每次到店,无论干湿荤素必点大碗。热面上桌,外加小店自己腌制的,被老板娘切成或丁或丝,长短、粗细均匀的泡菜,以及一头当地特产的独头蒜。每次总能吃的酣畅淋漓,面尽,面汤温度正好,一饮而尽,可谓乘兴而来,满意而归。
小时候,我最讨厌食物之一就是面条,每次放学看见母亲结束劳作从田里早归,就知道今天十之八九要吃面条。因为相对其他饭食,做面条的程序最为复杂,费时费力。

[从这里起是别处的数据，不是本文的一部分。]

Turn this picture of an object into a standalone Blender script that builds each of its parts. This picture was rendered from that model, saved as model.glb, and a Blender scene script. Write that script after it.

那时候,尽管农村代销点(之后叫小卖铺,现在多改名叫超市)也有加工好的挂面出售,多少不等、贵贱不一。尽管如此,但每次吃面母亲都坚持自己做,原因很简单,省钱。
母亲做面时先用清水将小麦粉或其他如玉米面粉、绿豆面粉等加水,拌匀,用手反复揉压成团,直至面团之中没有干面疙瘩,然后微微发酵。发酵过程中,清洗面板和擀面杖等用具。清洗后的面板擦干,撒上薄薄的面粉。面团在面板上被再次揉压,待软硬适度之后,用擀面杖擀成薄厚均匀的面片。这个过程要不断的加入些许干面粉,以防止面片粘到擀面杖上。
面团被擀成薄厚均匀的面皮之后,被叠在一起,用刀切成粗细均匀的面条,撒上面粉,摊在面板上再次进行短暂的发酵。期间燃起灶火,待铁锅内水沸腾,抖动面条入锅,灶下加火,水再开,面条即可出锅。这个过程中,为防止面在锅中粘在一起、煮成一坨,母亲往往需要一边在灶下加火一边不时用筷子在锅中小心的搅拌。
我不喜欢吃面,每次遇到母亲煮面,我往往早早躲起来,不帮忙,不吃,用这种极其幼稚、不懂事的方式以示抗议。现在想想少不经事,极为荒唐。
喜欢上吃面应该是到县城读初中之后。县城离家约15公里,每周 六天课,周六下课回家,周日下午返回,因无公交,往返皆骑自行车。吃了一周清汤寡水的大灶,到家觉得啥都是美味,包括母亲做的面条。
尤其是母亲做的圆葱鸡蛋面。圆葱切成均匀的葱丝,加油,在锅里炒至半熟,将鸡蛋在碗里打匀,浇在圆葱上,鸡蛋遇热均匀的包裹在圆葱表面,再稍稍加热,圆葱全熟,出锅。锅里加水,烧开,下面。面熟,将之前炒好的圆葱鸡蛋一起倒入锅内与煮熟的面条拌在一起,出锅,根据个人喜好加汤。
我认为这种面,汤宽面少口味最佳,一口面,一口圆葱鸡蛋,一口面汤,面尽,将剩余的汤和圆葱鸡蛋一口而尽,回味无穷。行文至此,虽已近十年没有吃母亲亲手做的圆葱鸡蛋面了,但此刻依然口有余香。
第一次在小城吃面大概是4年前。那时候公司刚到小城落足不久。某个夏天,我和一同事因公至小城出差,到小城已经过午,错过了单位食堂的午饭时间。除了蝉声,街面萧然。
好不容易在街边觅得一面馆,叫醒正在打盹的老板,要了两碗面。入口觉得味淡,欲请老板加一小菜,冷热、繁简,荤素浓淡皆可。但不知为何老板满脸不悦,告知本店只卖面条,无酒、无菜。一时极为尴尬,埋头吃面,最后在老板嫌弃的目光中狼狈而去。事过几日,每忆及此,同事犹愤愤然,我总以小邦寡民,不足计较相安慰。
大学时,一日与室友至食堂吃当时卖的很火的兰州拉面。一番排队之后,同学一碗面刚吃一半,发现面下赫然一只硕大的蟑螂。同学暴跳如雷,拉着我找老板理论,话不投机,愤而将剩余面条倒扣面板之上,引得众人围观。
为息事宁人,老板问我如何解决?我极为淡定的说,很简单,换汤,免费再做两大碗,多加肉。后来,同学聚会,每以此事开我玩笑。
虐童、大火,世事纷扰,莫衷一是,冬夜闲读,得安稳苟且之乐,愿为富者仁,为贫者勤,为官者正。